Repeat all entries exactly.

# [Input data]
_ _ _ _ _ _ _

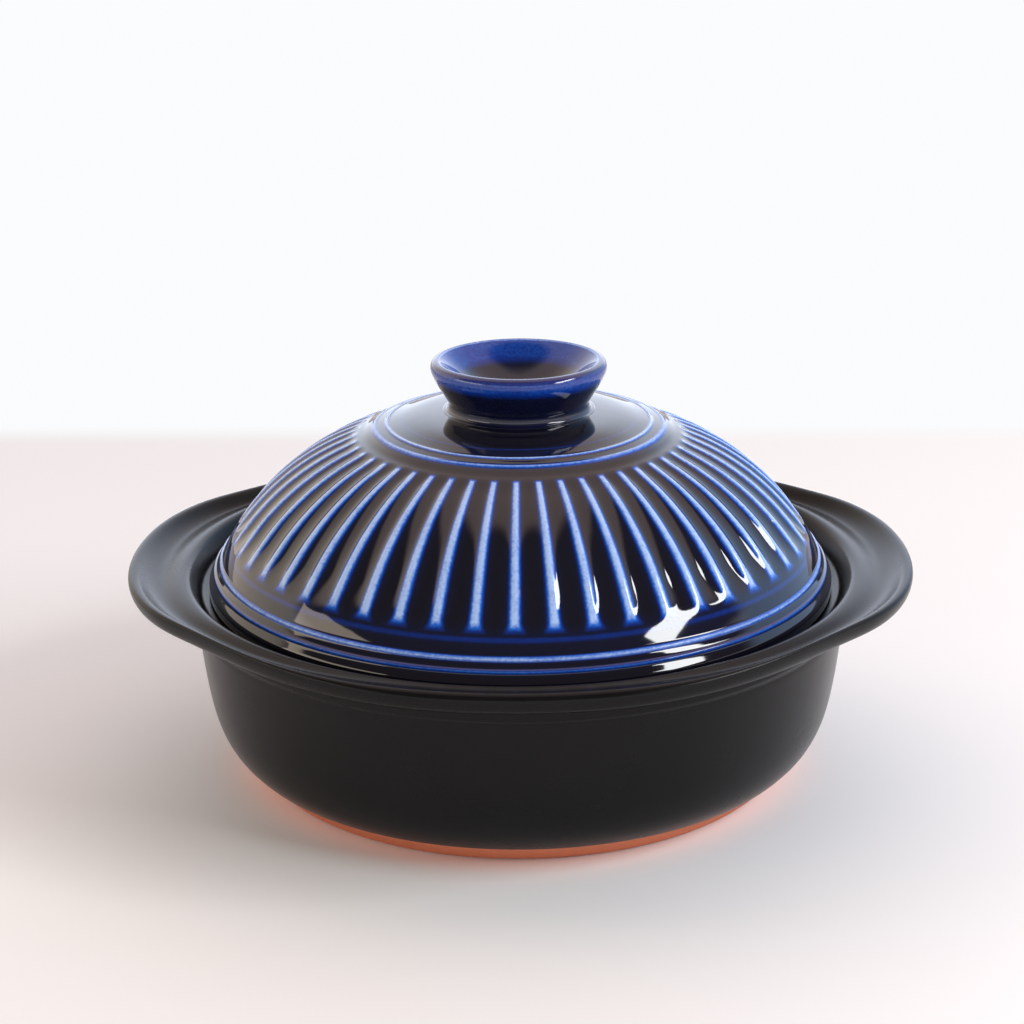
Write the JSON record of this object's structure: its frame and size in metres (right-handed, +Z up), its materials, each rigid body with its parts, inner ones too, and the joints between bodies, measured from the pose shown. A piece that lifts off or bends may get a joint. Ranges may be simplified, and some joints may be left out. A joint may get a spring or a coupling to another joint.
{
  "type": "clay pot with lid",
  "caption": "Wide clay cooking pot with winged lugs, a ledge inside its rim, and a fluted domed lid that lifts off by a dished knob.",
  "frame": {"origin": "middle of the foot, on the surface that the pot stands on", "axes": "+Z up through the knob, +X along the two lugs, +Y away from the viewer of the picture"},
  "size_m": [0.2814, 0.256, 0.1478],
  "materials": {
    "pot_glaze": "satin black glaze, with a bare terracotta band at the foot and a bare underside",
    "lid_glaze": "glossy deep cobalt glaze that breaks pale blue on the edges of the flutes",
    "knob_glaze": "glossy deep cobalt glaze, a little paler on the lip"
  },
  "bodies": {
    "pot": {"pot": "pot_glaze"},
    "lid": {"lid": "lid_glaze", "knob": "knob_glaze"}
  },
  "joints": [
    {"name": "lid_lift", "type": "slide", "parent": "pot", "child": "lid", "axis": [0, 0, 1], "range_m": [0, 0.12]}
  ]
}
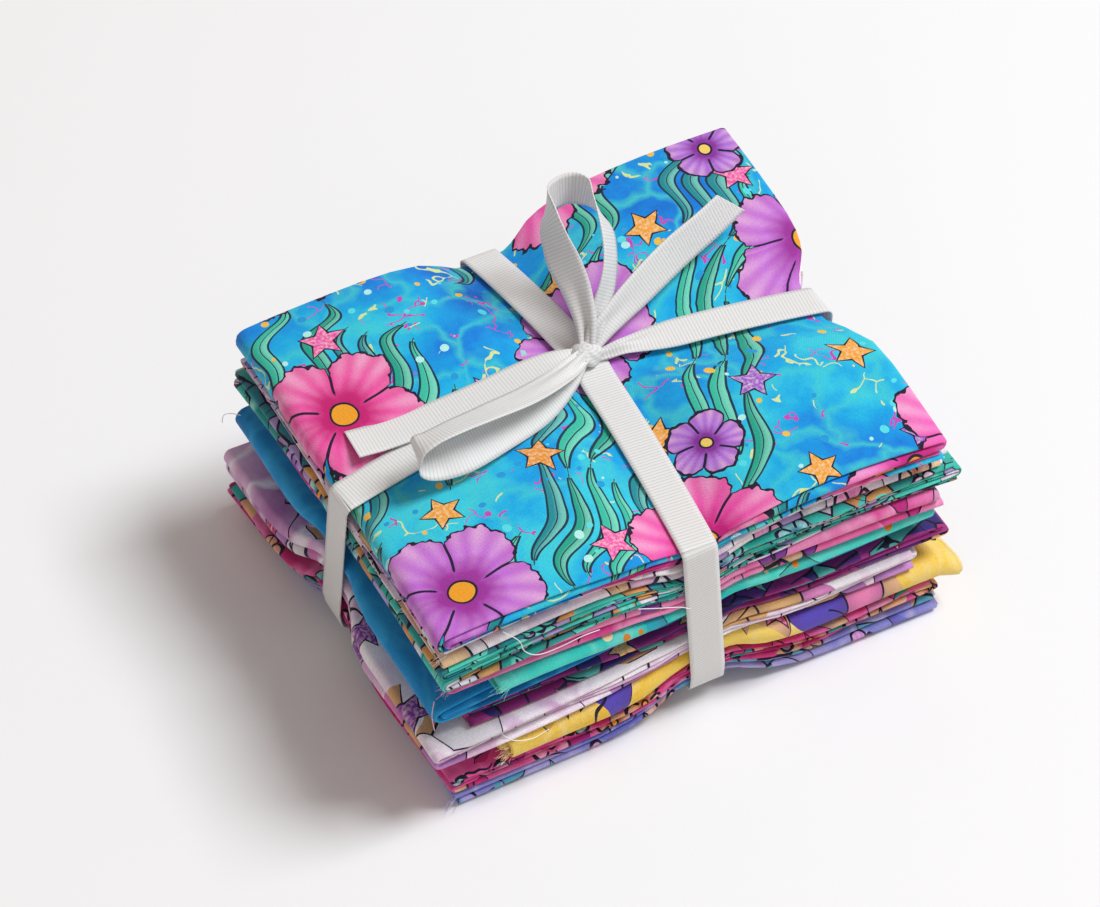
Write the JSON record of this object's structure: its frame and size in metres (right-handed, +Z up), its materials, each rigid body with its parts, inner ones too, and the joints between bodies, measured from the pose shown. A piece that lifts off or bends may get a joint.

_ _ _ _ _ _ _

# [Solution for this exercise]
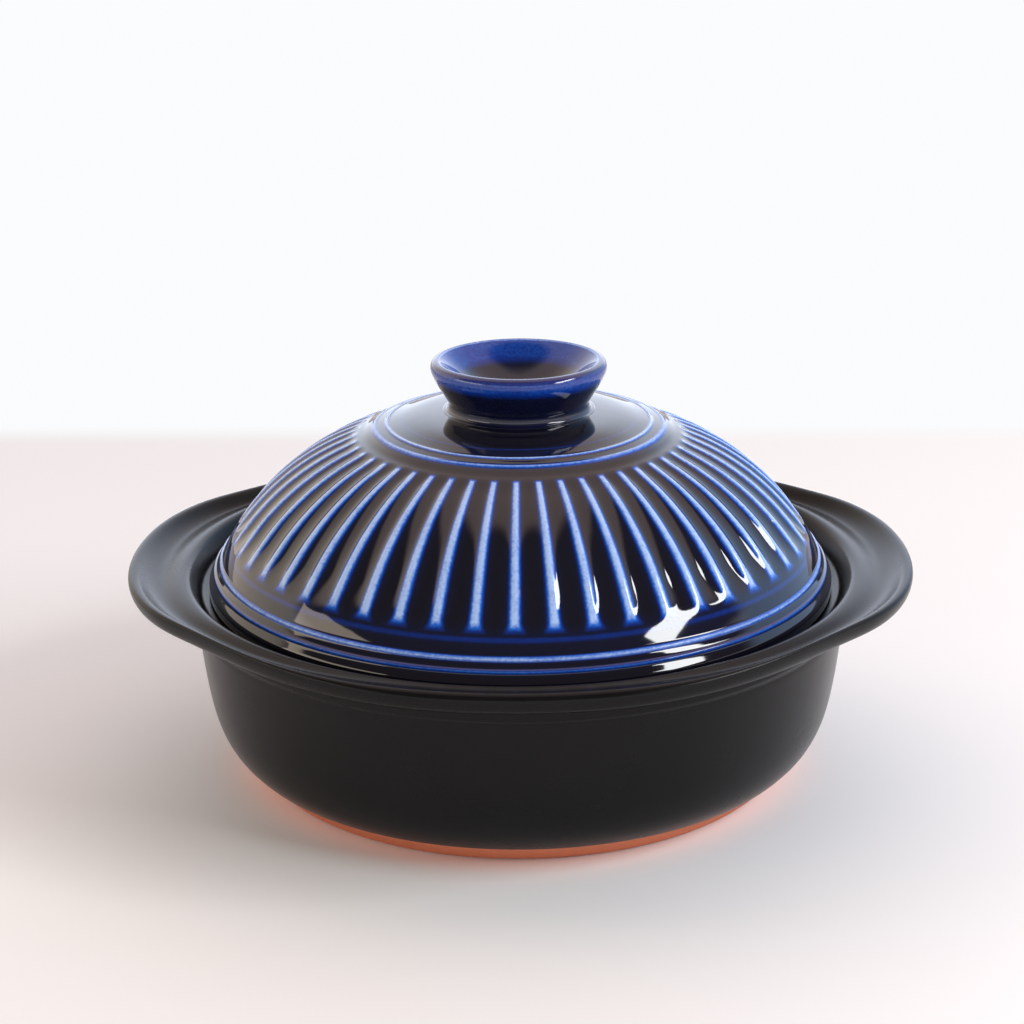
Write the JSON record of this object's structure: its frame and size in metres (right-handed, +Z up), its materials, each rigid body with its parts, inner ones too, and the joints between bodies, measured from the pose shown. A piece that lifts off or bends may get a joint. Ranges may be simplified, and some joints may be left out. A joint may get a spring or a coupling to another joint.
{
  "type": "clay pot with lid",
  "caption": "Wide clay cooking pot with winged lugs, a ledge inside its rim, and a fluted domed lid that lifts off by a dished knob.",
  "frame": {"origin": "middle of the foot, on the surface that the pot stands on", "axes": "+Z up through the knob, +X along the two lugs, +Y away from the viewer of the picture"},
  "size_m": [0.2814, 0.256, 0.1478],
  "materials": {
    "pot_glaze": "satin black glaze, with a bare terracotta band at the foot and a bare underside",
    "lid_glaze": "glossy deep cobalt glaze that breaks pale blue on the edges of the flutes",
    "knob_glaze": "glossy deep cobalt glaze, a little paler on the lip"
  },
  "bodies": {
    "pot": {"pot": "pot_glaze"},
    "lid": {"lid": "lid_glaze", "knob": "knob_glaze"}
  },
  "joints": [
    {"name": "lid_lift", "type": "slide", "parent": "pot", "child": "lid", "axis": [0, 0, 1], "range_m": [0, 0.12]}
  ]
}
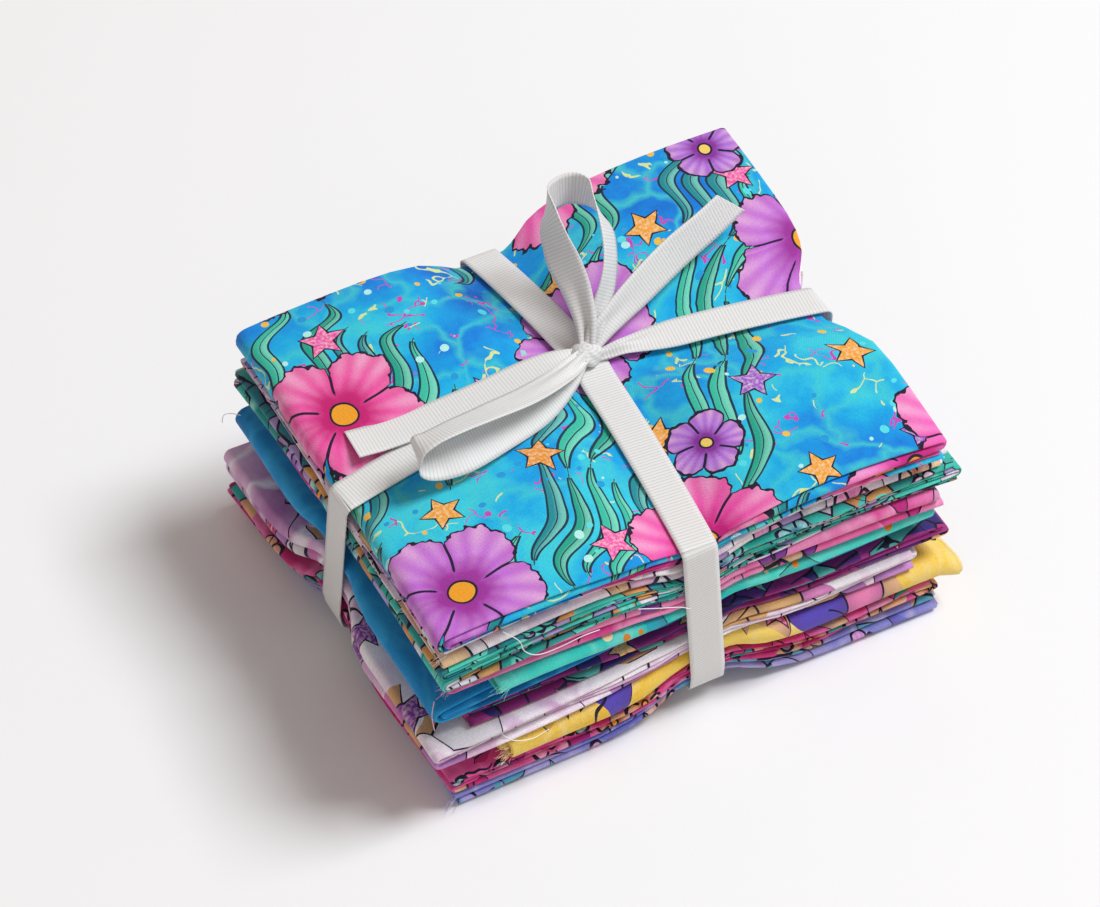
Write the JSON record of this object's structure: its frame and size in metres (right-handed, +Z up), its materials, each rigid body with its parts, inner ones too, and the joints between bodies, measured from the pose shown. A piece that lifts off or bends may get a joint.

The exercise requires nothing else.